((

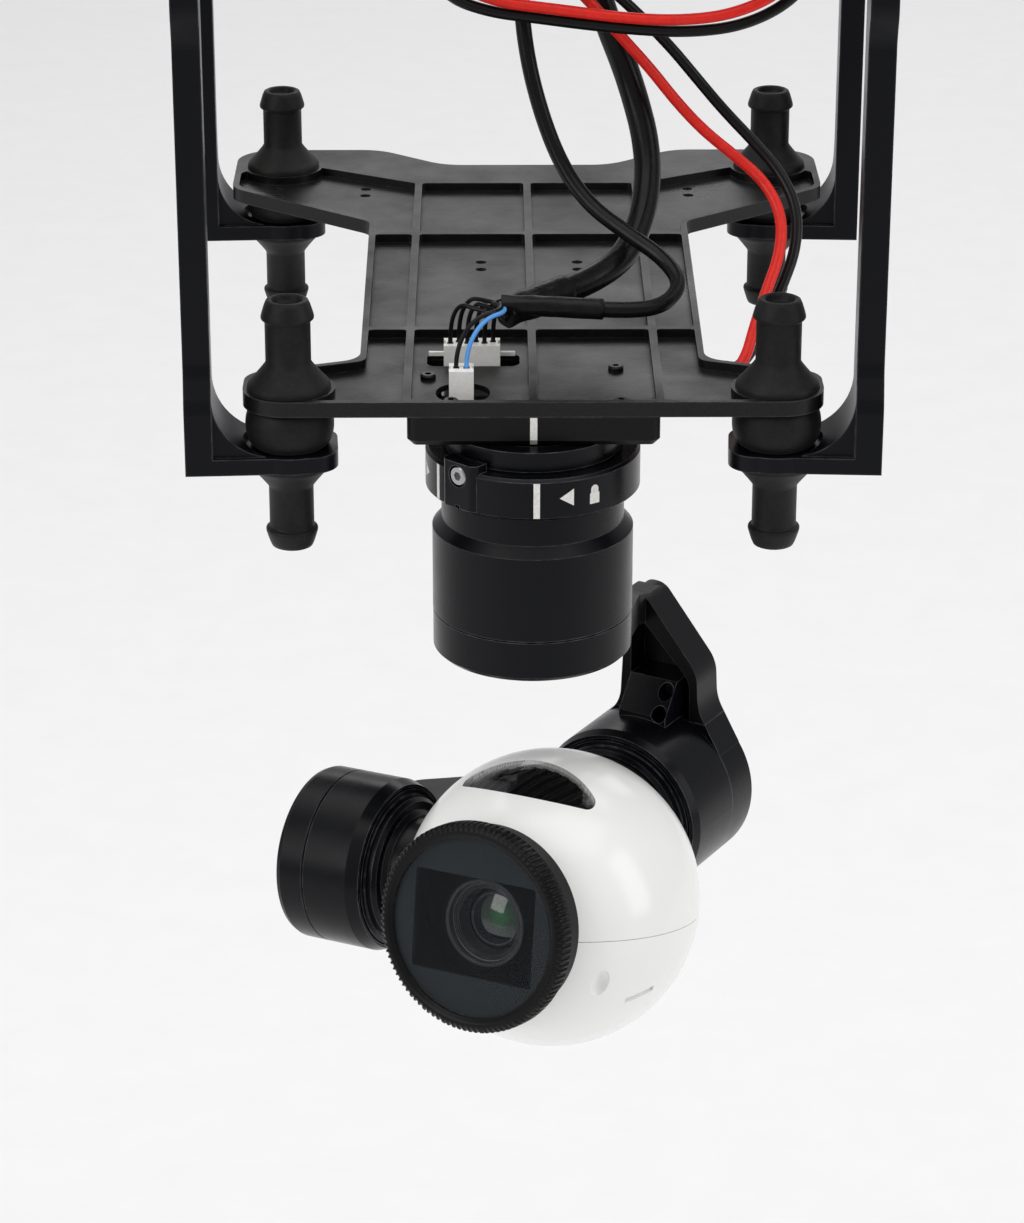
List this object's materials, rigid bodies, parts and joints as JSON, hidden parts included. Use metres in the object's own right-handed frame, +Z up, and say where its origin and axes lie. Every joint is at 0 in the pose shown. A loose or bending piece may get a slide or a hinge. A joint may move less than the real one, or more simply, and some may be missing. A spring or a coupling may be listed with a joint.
{
  "type": "camera gimbal",
  "caption": "Three-axis stabilised ball camera under a rubber-damped plate, hung between two airframe brackets.",
  "frame": {"origin": "centre of the four-hole pattern in the top flanges of the two hanger brackets, on their top face", "axes": "+Z up, out of the top flanges towards the airframe; +X to the right and +Y to the rear seen from the front, where the camera hangs"},
  "size_m": [0.1534, 0.2049, 0.2406],
  "materials": {
    "bracket_black": "satin anodised",
    "plate_black": "fine matt, glass filled",
    "plastic_black": "matt",
    "metal_black": "satin anodised",
    "rubber_black": "matt",
    "steel": "bright",
    "screw_black": "black oxide",
    "board_green": "solder mask",
    "connector_white": "natural white",
    "sheath_black": "smooth sheath",
    "silicone_red": "silicone",
    "silicone_black": "silicone",
    "wire_blue": "insulation",
    "copper": "enamelled winding",
    "magnet": "nickel",
    "shell_white": "gloss",
    "gloss_black": "smoked",
    "glass": "coated",
    "sink_black": "black"
  },
  "bodies": {
    "hanger": {"left_hanger_bracket": "bracket_black", "right_hanger_bracket": "bracket_black", "cable_bridge": "bracket_black", "bridge_screws": "screw_black", "junction_block": "plastic_black", "front_left_damper": "rubber_black", "front_right_damper": "rubber_black", "rear_left_damper": "rubber_black", "rear_right_damper": "rubber_black"},
    "plate": {"bayonet_collar": "metal_black", "block_screws": "screw_black", "cable_sleeves": "sheath_black", "connector_board": "board_green", "control_cable": "sheath_black", "control_connector": "connector_white", "control_wires": "wire_blue", "damper_plate": "plate_black", "mount_block": "plastic_black", "power_cable_black": "silicone_black", "power_cable_red": "silicone_red", "power_connector": "plastic_black", "signal_cable": "sheath_black", "signal_connector": "connector_white", "signal_wires": "sheath_black", "yaw_bearings": "steel", "yaw_motor_housing": "metal_black", "yaw_stator": "copper"},
    "lock_ring": {"lock_ring": "metal_black", "clamp_screw": "steel"},
    "yaw_arm": {"yaw_rotor_cap": "metal_black", "yaw_magnet_ring": "magnet", "yaw_shaft": "steel", "yaw_arm_frame": "metal_black", "roll_motor_cap": "metal_black", "roll_motor_housing": "metal_black", "arm_screws": "steel", "roll_stator": "copper", "roll_bearings": "steel"},
    "roll_arm": {"roll_rotor": "metal_black", "roll_magnet_ring": "magnet", "roll_shaft": "steel", "roll_arm": "metal_black", "pitch_motor_housing": "metal_black", "pitch_motor_cap": "metal_black", "pitch_stator": "copper", "pitch_bearings": "steel"},
    "camera": {"pitch_rotor": "metal_black", "pitch_magnet_ring": "magnet", "pitch_shaft": "steel", "camera_upper_shell": "shell_white", "camera_lower_shell": "shell_white", "vent_window": "gloss_black", "heat_sink": "sink_black", "lens_bezel": "metal_black", "filter_ring": "metal_black", "filter_glass": "glass", "lens_mask": "plastic_black", "lens_barrel": "metal_black", "lens_elements": "glass", "camera_board": "board_green"}
  },
  "joints": [
    {"name": "damper_bounce", "type": "slide", "parent": "hanger", "child": "plate", "axis": [0, 0, 1], "range_m": [-0.0015, 0.0015], "stiffness_N_per_m": 8000, "deforming": ["front_left_damper", "front_right_damper", "rear_left_damper", "rear_right_damper"]},
    {"name": "lock_turn", "type": "hinge", "parent": "plate", "child": "lock_ring", "pos_m": [0, -0.0703, -0.118], "axis": [0, 0, 1], "range_deg": [0, 40]},
    {"name": "yaw", "type": "hinge", "parent": "plate", "child": "yaw_arm", "pos_m": [0, -0.0703, -0.157], "axis": [0, 0, 1], "range_deg": [-289.35, 350.65]},
    {"name": "roll", "type": "hinge", "parent": "yaw_arm", "child": "roll_arm", "pos_m": [0, -0.0703, -0.2105], "axis": [0.5098, 0.8603, 0], "range_deg": [-26.5, 33.5]},
    {"name": "pitch", "type": "hinge", "parent": "roll_arm", "child": "camera", "pos_m": [0.00391, -0.07761, -0.21007], "axis": [-0.8587, 0.5088, -0.061], "range_deg": [-102, 18]}
  ]
}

))

* What this task involves *
List every line above that contains the word "slide".

* Solution for this task *
List this object's materials, rigid bodies, parts and joints as JSON, hidden parts included. Use metres in the object's own right-handed frame, +Z up, and say where its origin and axes lie. Every joint is at 0 in the pose shown. A loose or bending piece may get a slide or a hinge. A joint may move less than the real one, or more simply, and some may be missing. A spring or a coupling may be listed with a joint.
    {"name": "damper_bounce", "type": "slide", "parent": "hanger", "child": "plate", "axis": [0, 0, 1], "range_m": [-0.0015, 0.0015], "stiffness_N_per_m": 8000, "deforming": ["front_left_damper", "front_right_damper", "rear_left_damper", "rear_right_damper"]},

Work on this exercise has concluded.